請求書の控えは、支払期日の早いものが一番上に来るようにファイルへ入れていきましょう。

請求書の保管方法

支払済の請求書の保管方法は下記の2つです。

  • 取引先ごと
  • 月ごと
    の2つがあります。それぞれつぎのメリット・デメリットがあります。

支払済請求書を取引先別に保管する場合

メリット:各取引先とのお金の流れを把握しやすい。
デメリット:請求書を定期的に分類する手間がかかる。月間でのお金の流れが把握しにくくなる場合も。

請求書の保存方法については、どちらがより正しいということはありませんので、月間の請求額を把握したいのなら月別、取引先毎の状況を把握しておきたいなら取引先別等、自分がやりやすい形で管理をすると良いでしょう。

支払済請求書を月別に保管する場合

メリット:月間の仕事やお金の流れが把握しやすい。その月に発行されたものをまとめればいいので、分類する手間が少ない。
デメリット:取引先が多い場合、特定の会社の請求書を探しだす時に時間がかかる。

請求書管理システムを使うと経理の効率化も図れる

事業の規模が大きくなり、取引しているクライアントが多い場合は、請求書管理システムを使うことも検討してみましょう。

請求書管理システムとは、請求に関連する業務を自動化し、業務の負担を減らせるシステムのことです。請求書や納品書の発行、請求書の郵送代行、入金管理などを行えます。

電子データで請求書を作成・送付することにより、コピー用紙、インク、封筒、郵送などにかかる費用を削減できるのもメリットですね。

請求書管理システムの費用は業者によってさまざまですが、「Misoca」を例に挙げると、15通以下で月額800円、100通以下で月額3,000円となっています。

領収書と請求書の保管期間について

領収書と請求書には、定められた期間、保管する義務があります。確定申告が終わっても、廃棄しないようにしましょう。

期間の考え方は、確定申告期限日の翌日を起算点とします。例えば、2023年度の確定申告期限日は2024年3月15日です。保管義務の期間が7年だとすると、2031年3月15日までは保管しなければならないということになります。
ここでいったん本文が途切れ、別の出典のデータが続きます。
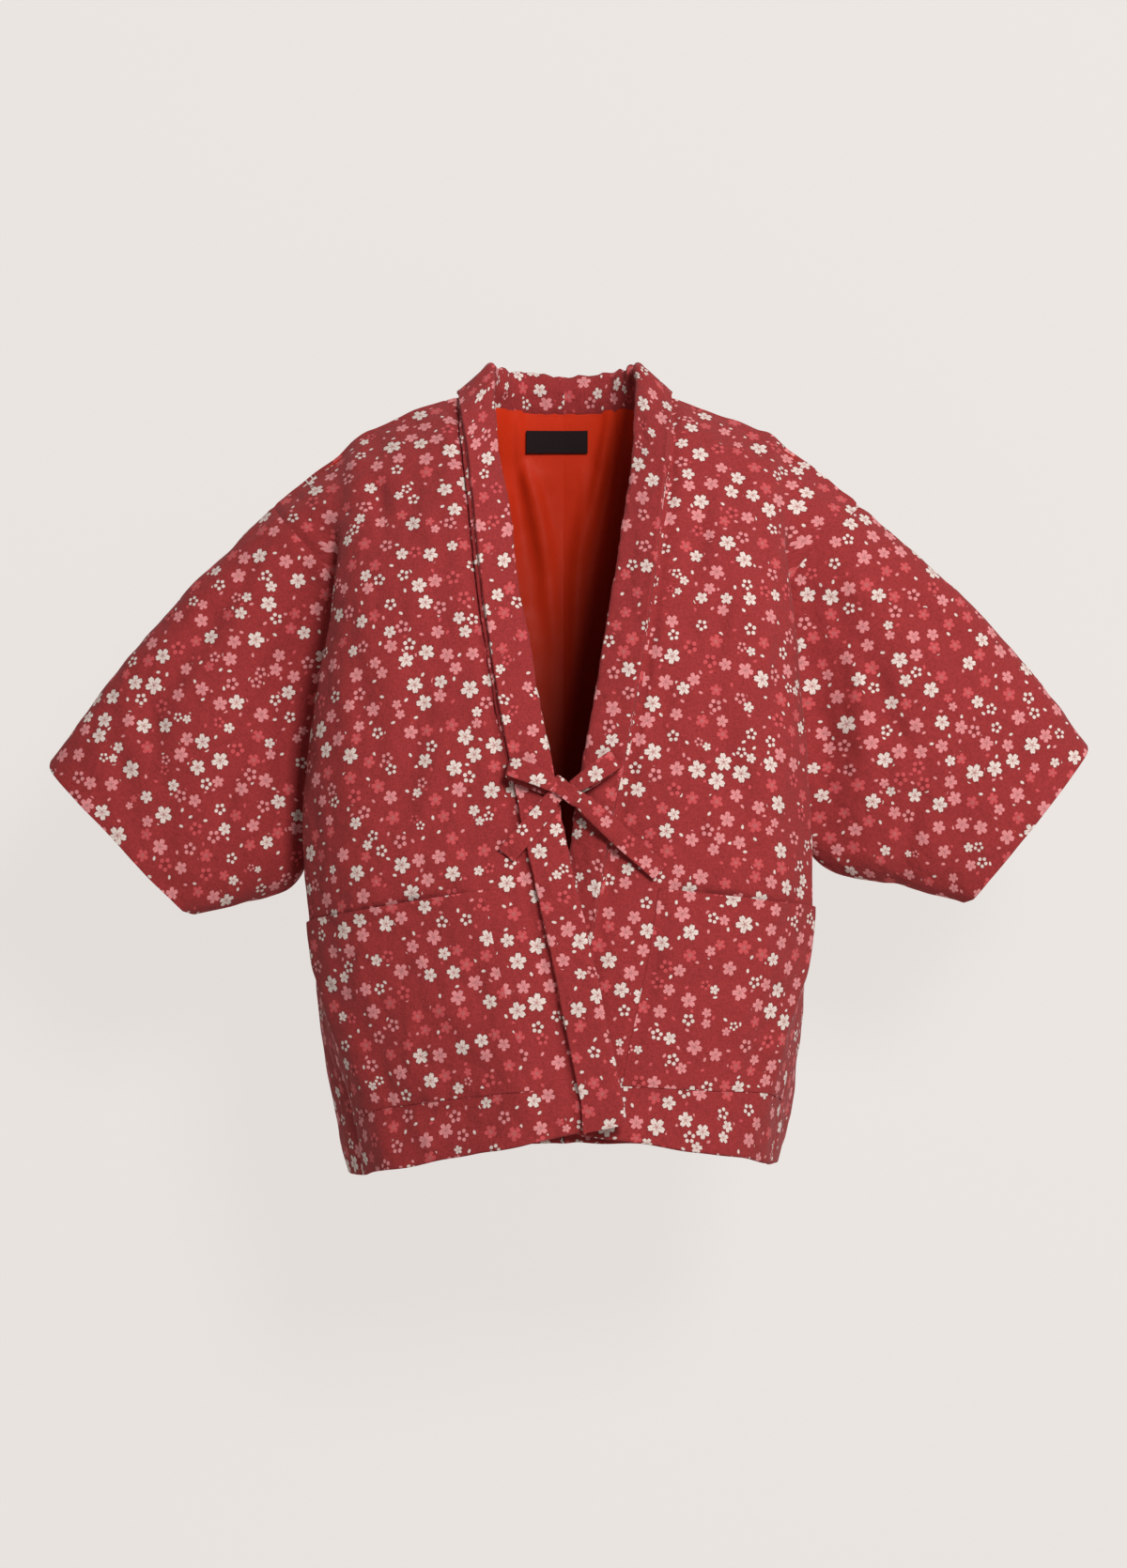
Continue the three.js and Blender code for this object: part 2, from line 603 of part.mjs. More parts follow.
// The back lining hangs just inside the padded wall, in soft upright folds, and is joined at the centre.
const LINING = {
  firstRow: 0.15,
  lastRow: 11,
  lastColumn: 8.5,
  step: 0.5,
  foldTurn: 2.1,    // radians of ripple to a section across
  foldDrift: 0.8,   // how fast the ripple wanders on the way down
  foldStart: 2,
};
function liningPoint(side, across, down, depth) {
  const { point, normal } = onSheet(`back_${sideName(side)}`, across, down);
  if (across === 0) {
    point.setX(side * SEAM_GAP / 2);
    normal.setX(0).normalize();
  }
  const wander = 0.5 * Math.sin(down * LINING.foldDrift + across);
  const ripple = 0.5 + 0.5 * Math.cos(side * across * LINING.foldTurn + wander);
  const fromTop = Math.min(1, down / LINING.foldStart);
  const fromSide = Math.min(1, (LINING.lastColumn - across) / LINING.foldStart);
  const fold = LINING_FOLD * ripple * fromTop * fromSide;
  return point.addScaledVector(normal, -WALL - LINING_CLEARANCE - fold - depth);
}
const nextLine = (down) => LINING.step * (Math.floor(down / LINING.step) + 1);
function liningGeometry(side) {
  const layers = [0, LINING_WALL].map((depth) => {
    const rows = [];
    for (let down = LINING.firstRow; down <= LINING.lastRow; down = nextLine(down)) {
      const row = [];
      for (let across = 0; across <= LINING.lastColumn; across += LINING.step) {
        row.push(liningPoint(side, across, down, depth));
      }
      rows.push(row);
    }
    return rows;
  });
  return wallGeometry(layers[0], layers[1]);
}

// The label is a flat strip just inside the lining, below the neck seam.
function labelGeometry() {
  const layers = [0, LABEL.wall].map((depth) => [LABEL.top, LABEL.bottom].map((z) =>
    Array.from({ length: LABEL.columns + 1 }, (_, j) => {
      const x = mix(LABEL.right, LABEL.left, j / LABEL.columns);
      const bowed = LABEL_PLANE.bow * (x / LABEL.left) ** 2;
      const y = LABEL_PLANE.y + (LABEL.top - z) * LABEL_PLANE.slope - bowed;
      return vec(x, y - depth, z);
    })));
  return wallGeometry(layers[0], layers[1]);
}

// A flat ribbon along a path. Each station gives its middle, and the direction across it.
function ribbonGeometry(stations) {
  const middles = stations.map((s) => vec(s.x, s.y, s.z));
  const rings = middles.map((middle, i) => {
    const along = middles[Math.min(i + 1, middles.length - 1)].clone()
      .sub(middles[Math.max(i - 1, 0)]).normalize();
    const across = vec(stations[i].acrossX, stations[i].acrossY, stations[i].acrossZ);
    across.addScaledVector(along, -across.dot(along)).setLength(stations[i].width / 2);
    const up = along.clone().cross(across).setLength(RIBBON.wall / 2);
    return [[1, 1], [-1, 1], [-1, -1], [1, -1]].map(([a, b]) =>
      middle.clone().addScaledVector(across, a).addScaledVector(up, b));
  });
  return tubeGeometry(rings);
}

const RIBBON_NAMES = ['x', 'y', 'z', 'acrossX', 'acrossY', 'acrossZ', 'width'];
const RIBBONS = {
  tie_tail_right: table(RIBBON_NAMES, [
    [-10.5, -144.5, -373, 0.75, 0, -0.66, 13],
    [-18, -143.5, -384, 0.7, 0.05, -0.7, 17],
    [-29, -145.5, -397, 0.7, 0.05, -0.7, RIBBON.width],
    [-41, -149.5, -411, 0.7, 0.05, -0.7, RIBBON.width],
    [-53, -149, -425, 0.7, 0.05, -0.7, RIBBON.width],
  ]),
  tie_tail_left: table(RIBBON_NAMES, [
    [14.5, -144.5, -373, 0.7, 0, 0.7, 13],
    [27, -146, -384, 0.62, 0, 0.78, 17],
    [41, -145.5, -397, 0.62, 0.05, 0.78, RIBBON.width],
    [56, -141.5, -411, 0.62, 0.1, 0.78, RIBBON.width],
    [72, -138.5, -425, 0.62, 0.1, 0.78, RIBBON.width],
    [90, -136.5, -441, 0.62, 0.1, 0.78, RIBBON.width],
  ]),
  tie_loop_right: table(RIBBON_NAMES, [
    [-10.2, -147.5, -360, 0.3, 0.1, 0.95, 13],
    [-22, -151, -353, 0.35, 0.15, 0.93, 17],
    [-37, -150, -347, 0.35, 0.2, 0.93, RIBBON.width],
    [-48, -147, -343, 0.3, 0.25, 0.93, RIBBON.width],
    [-51, -143.5, -343, 0.25, 0.2, 0.95, RIBBON.width],
    [-47, -140.5, -346, 0.25, 0.05, 0.97, RIBBON.width],
    [-35, -140.5, -352, 0.3, 0, 0.95, RIBBON.width],
    [-22, -141.2, -359, 0.3, 0, 0.95, 16],
    [-10.2, -141.2, -366, 0.3, 0, 0.95, 12],
  ]),
  tie_loop_left: table(RIBBON_NAMES, [
    [14.8, -147.5, -359, -0.5, 0.1, 0.87, 13],
    [24, -150.5, -352, -0.5, 0.15, 0.87, 17],
    [36, -149.5, -344, -0.5, 0.2, 0.87, RIBBON.width],
    [45, -146.5, -338, -0.5, 0.25, 0.87, RIBBON.width],
    [48, -143.5, -337, -0.5, 0.2, 0.87, RIBBON.width],
    [44, -141, -340, -0.5, 0.05, 0.87, RIBBON.width],
    [34, -140.6, -347, -0.5, 0, 0.87, RIBBON.width],
    [24, -141.2, -355, -0.5, 0, 0.87, 16],
    [14.9, -141.2, -364, -0.5, 0, 0.87, 12],
  ]),
};

// The knot is a soft, slightly flattened lump.
function knotGeometry() {
  const geometry = new THREE.SphereGeometry(0.5, KNOT.around, KNOT.rings);
  geometry.scale(KNOT.width, KNOT.depth, KNOT.height);
  return geometry;
}

// Colours and finishes
const cloth = { color: 0xa23c3d, roughness: 0.92, metalness: 0 };
const padded = { color: 0xa8423f, roughness: 0.92, metalness: 0 };
const satin = { color: 0xcc4834, roughness: 0.5, metalness: 0 };
const woven = { color: 0x1f1314, roughness: 0.85, metalness: 0 };

const group = new THREE.Group();
function addPiece(name, geometry, finish) {
  const piece = new THREE.Mesh(geometry, new THREE.MeshStandardMaterial(finish));
  piece.name = name;
  group.add(piece);
  return piece;
}

for (const side of [RIGHT, LEFT]) {
  for (const part of ['front', 'back', 'side_gusset', 'sleeve']) {
    addPiece(`${part}_${sideName(side)}`, clothWall(`${part}_${sideName(side)}`), cloth);
  }
  addPiece(`collar_${sideName(side)}`, bandGeometry(`collar_${sideName(side)}`), padded);
  addPiece(`pocket_${sideName(side)}`, pocketGeometry(side), cloth);
  addPiece(`lining_back_${sideName(side)}`, liningGeometry(side), satin);
}
addPiece('label', labelGeometry(), woven);
for (const [name, stations] of Object.entries(RIBBONS)) addPiece(name, ribbonGeometry(stations), cloth);
addPiece('tie_knot', knotGeometry(), cloth).position.set(KNOT.x, KNOT.y, KNOT.z);

export default group;
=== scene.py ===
"""The looks of a short padded kimono jacket: printed cotton over wadding, a satin lining and a bow tie.

The pieces follow the same sections as the jacket's solids, drawn finer, with seams, creases and print.
Sections are in millimetres, and meshes in metres. The fronts face -Y, and the wearer's right is at -X.
"""

import math

import bmesh
import bpy
import numpy as np
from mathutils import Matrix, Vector, kdtree, noise


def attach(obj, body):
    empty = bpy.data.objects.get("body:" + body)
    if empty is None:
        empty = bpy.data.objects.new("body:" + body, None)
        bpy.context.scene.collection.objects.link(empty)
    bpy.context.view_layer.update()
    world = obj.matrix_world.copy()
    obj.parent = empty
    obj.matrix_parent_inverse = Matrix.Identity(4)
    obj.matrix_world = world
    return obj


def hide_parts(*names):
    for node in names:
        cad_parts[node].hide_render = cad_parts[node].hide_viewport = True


bl_info = {
    "name": "Padded kimono jacket",
    "version": (1, 0, 0),
    "blender": (4, 5, 0),
    "location": "View3D > Sidebar > Jacket",
    "description": "Dresses a padded kimono jacket in printed cotton",
    "category": "Object",
}

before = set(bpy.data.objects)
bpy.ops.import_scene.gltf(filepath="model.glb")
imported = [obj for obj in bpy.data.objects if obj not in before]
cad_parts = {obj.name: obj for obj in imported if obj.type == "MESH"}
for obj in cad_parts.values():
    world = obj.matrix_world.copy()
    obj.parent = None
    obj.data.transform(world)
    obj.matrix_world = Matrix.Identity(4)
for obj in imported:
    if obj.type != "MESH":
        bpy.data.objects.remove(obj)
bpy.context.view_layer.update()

MM = 0.001
RIGHT, LEFT = -1, 1
SIDES = {RIGHT: "right", LEFT: "left"}

# How finely each section is drawn
DOWN = 14
ACROSS = 10
GUSSET_ACROSS = 16
SLEEVE_ALONG = 20
BAND_ROUND = 4
LINING_DOWN = 10
LINING_ACROSS = 12
POCKET_COLUMNS = 56
POCKET_ROWS = 52
RIBBON_AROUND = 20
RIBBON_STEPS = 7

# Sizes of the garment, in millimetres
WALL = 5.7
COLLAR_BULGE = 5.0
COLLAR_BACKING = 1.0
POCKET_WALL = 0.7
POCKET_CLEARANCE = 0.2
SHOULDER_RISE = 4.0
UNDERARM_ROW = 7
GUSSET_DROP = 2.0
CUFF_ROUND = {"length": 6.0, "turn": 0.22, "reach": 14.0}
ROOT_TURN = 0.96
SECTION_POWER = 0.8
FACING = 45.0
RIBBON_WALL = 2.2
# Which way a sleeve hangs: outwards and down
SLEEVE_HANG = (0.64, -0.77)


def table(names, rows):
    """A list of rows, each a dict with the given column names."""
    return [dict(zip(names.split(), row)) for row in rows]


# The band collar's two edges, from the neck point down to the hem
BAND = table("seam_right seam_left seam_y seam_z free_right free_left free_y free_z tuck_left lift", [
    [100, 103, 10, 18, 66, 69, 26, 46.5, 0, 0],
    [97, 103, -36, -15, 66, 69, -12, 0, 0, 0],
    [91, 99, -66, -60, 61, 66, -45, -51, 0, 0],
    [85, 92, -92, -112, 51, 58, -74, -104, 0, 0],
    [78, 85, -111, -170, 44, 49, -96, -163, 0, 0],
    [69, 75, -122, -235, 32, 38, -110, -228, 0, 0],
    [57, 63, -128, -305, 19, 26, -119, -298, 0, 0],
    [43, 49, -131, -378, 5, 12, -126, -371, 4, 4],
    [27, 36, -133, -450, -9, 4, -131, -443, 12, 14],
    [11, 24, -136, -520, -26, -12, -135, -513, 4, 15],
    [-3, 12, -138, -590, -41, -26, -138, -583, 0, 15],
    [-14, 3, -139, -645, -53, -37, -139, -638, 0, 15],
    [-18, -3, -140, -683, -59, -43, -140, -674, 0, 15],
])

# The same band from the neck point round to the centre back
NECK = table("seam_x seam_y seam_z free_x free_y free_z", [
    [87, 54, 13, 67, 54, 50],
    [46, 86, 9, 46, 77, 48],
    [0, 92, 8, 0, 84, 44],
])

# Front sections from shoulder to hem: fold edge, the valley behind it, and the armhole or side seam
FRONT = table("edge_x lean drop edge_y edge_z turn valley_x valley_y seam_x seam_y seam_z", [
    [202.5, -3, 0, 10, -23, 0, 246, 10, 285, 10, -89],
    [204, 0, 0, -28, -58, 0.3, 238, -22, 268, -20, -108],
    [208, 1, 0, -48, -95, 0.6, 226, -36, 246, -31, -130],
    [212.5, 1.5, 0, -60, -138, 0.85, 211, -38, 223, -32, -158],
    [219.5, 1, 0, -67, -190, 1, 211, -41, 215, -28, -205],
    [227.5, 3, 0, -69, -252, 1, 218, -42, 215, -26, -260],
    [235, 6, 0, -69, -320, 1, 225, -42, 219, -24, -326],
    [240.5, 6, 0, -67, -392, 1, 232, -40, 225, -22, -396],
    [238.5, 4, 0, -66, -460, 1, 236, -44, 230, -27, -463],
    [230.5, 3, 0, -68, -530, 0.9, 231.5, -53, 230, -38, -533],
    [206, 2, 0, -88, -598, 0.5, 215, -68, 220, -47, -603],
    [184, -3, 2, -97, -657, 0.25, 198, -74, 206, -50, -666],
    [167, -3, 5, -101, -717, 0.15, 184, -75, 196, -50, -728],
])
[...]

保管すべき期間は、領収書が5年または7年、請求書は5年です。

このあと、詳しく解説していきます。

領収書は5年または7年保管

領収書の保管義務の期間は、青色申告か白色申告かで変わります。

  • 青色申告:7年間
  • 白色申告:5年間

白色申告では2013年まで、事業所得が300万円以下の場合は領収書の保管義務がありませんでした。

しかし2014年に改正があり、所得に関係なく5年間の保管が義務付けられることとなりました。

請求書は5年保管

受け取った請求書を保管すべき期間は、個人事業主は、青色申告・白色申告ともに5年です。法人は、7年となります。

発行した請求書に関しては保管義務がありませんが、入金があるまで保管しておくと、未入金がないか確認しやすいでしょう。

まとめ:事業継続のために確実な請求書と領収書の管理を

クリエイターは創作に集中しなければならないので、日々の仕事に追われて領収書や請求書の管理がおざなりになってしまうことはよくあることです。

たしかにクライアントに満足していただくものを納品することはすごく大事です。しかし、事業を長く続けていくために、お金の流れをしっかりと把握しておくことも同じくらい重要なことではないでしょうか。

領収書と請求書の管理方法を見直し、事業の効率を挙げていきましょう。